- Driehuizen Location in the Netherlands Driehuizen Location in the province of North Holland in the Netherlands
- Coordinates: 53°2′48″N 4°46′34″E﻿ / ﻿53.04667°N 4.77611°E
- Country: Netherlands
- Province: North Holland
- Municipality: Texel
- Elevation: 1.9 m (6.2 ft)
- Time zone: UTC+1 (CET)
- • Summer (DST): UTC+2 (CEST)
- Postal code: 1791
- Dialing code: 0222

= Driehuizen, Texel =

Driehuizen is a hamlet in the Dutch province of North Holland. It is located on the island of Texel, about 2 km southwest of the town of Den Burg. The name related to three fames ("drie huizen" in Dutch) were present at the site during the 16th century.

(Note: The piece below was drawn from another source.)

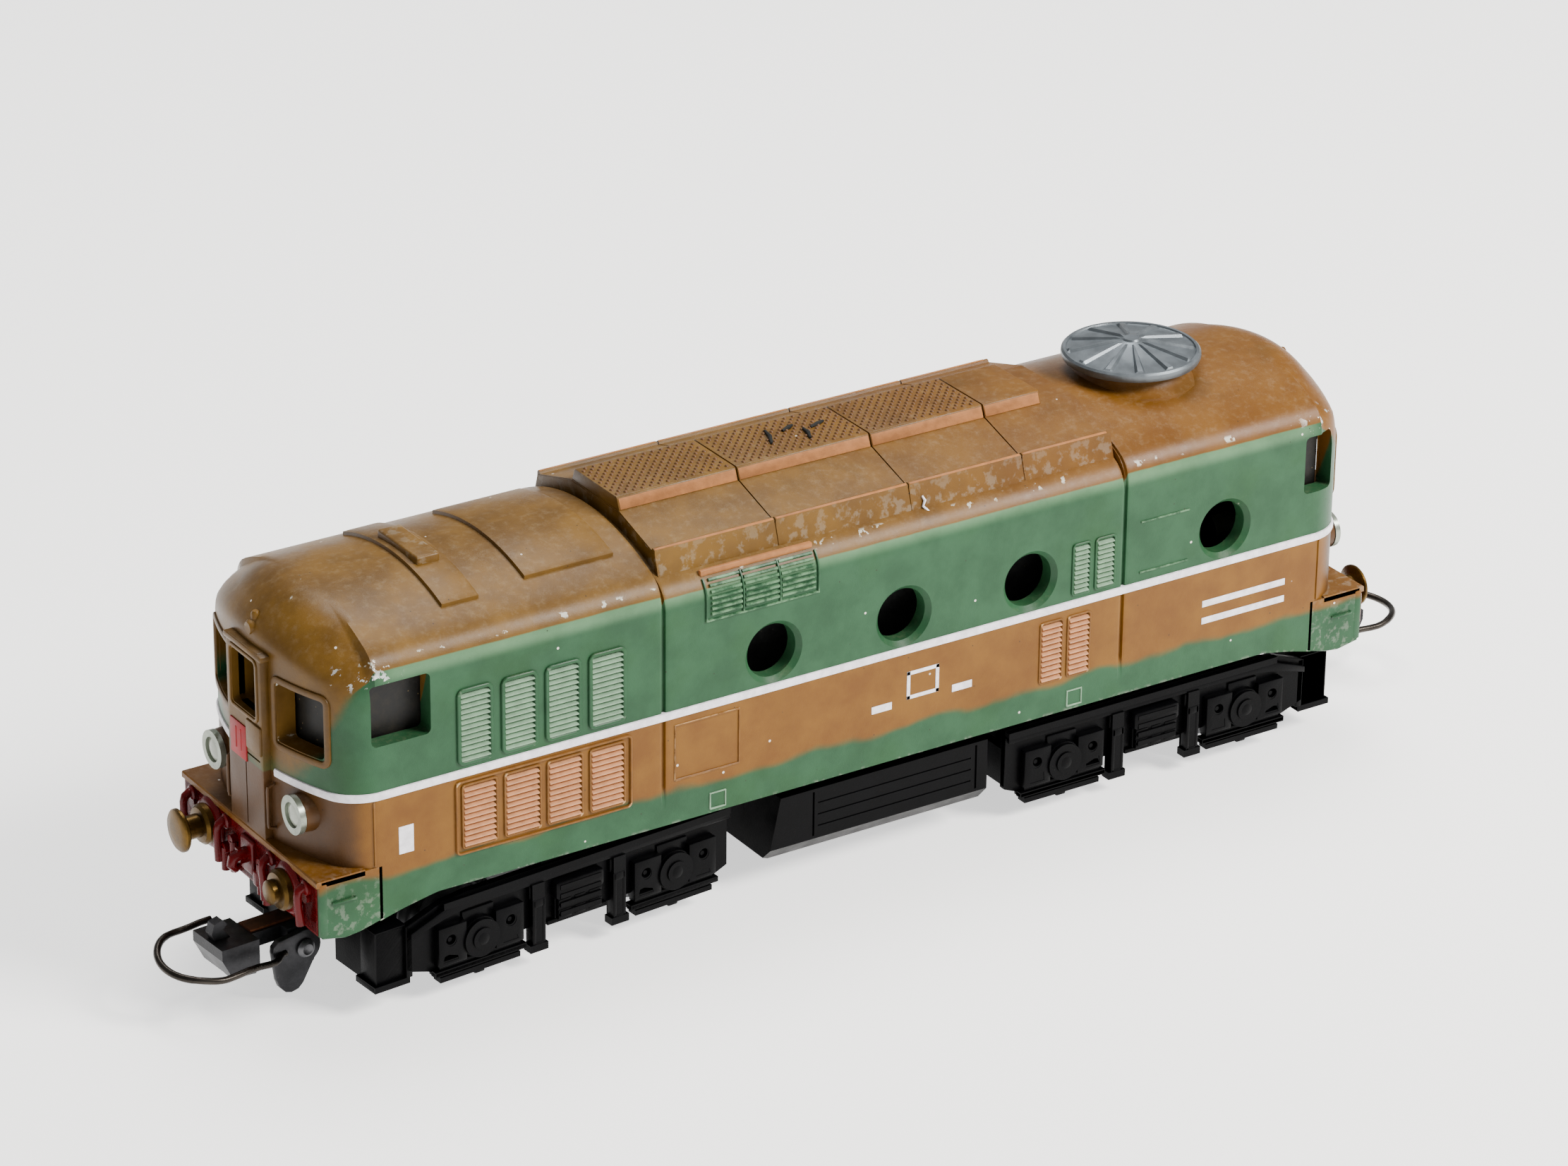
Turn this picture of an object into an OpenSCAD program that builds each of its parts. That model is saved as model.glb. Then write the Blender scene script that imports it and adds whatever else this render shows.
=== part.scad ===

Driehuizen is not a statistical entity, and the postal authorities have placed it under Den Burg. Driehuizen does not have place name signs, and consists of a handful of houses.

The oldest inhabitants were from the Merovingian era (450 to ca. 750 AD). Signs of habitation were found in the higher area between Driehuizen, Operen and Immetjeshoeve. At the crossing of the Laanweg, Westerweg and Akenbuurt roads remains of a burial ground were found.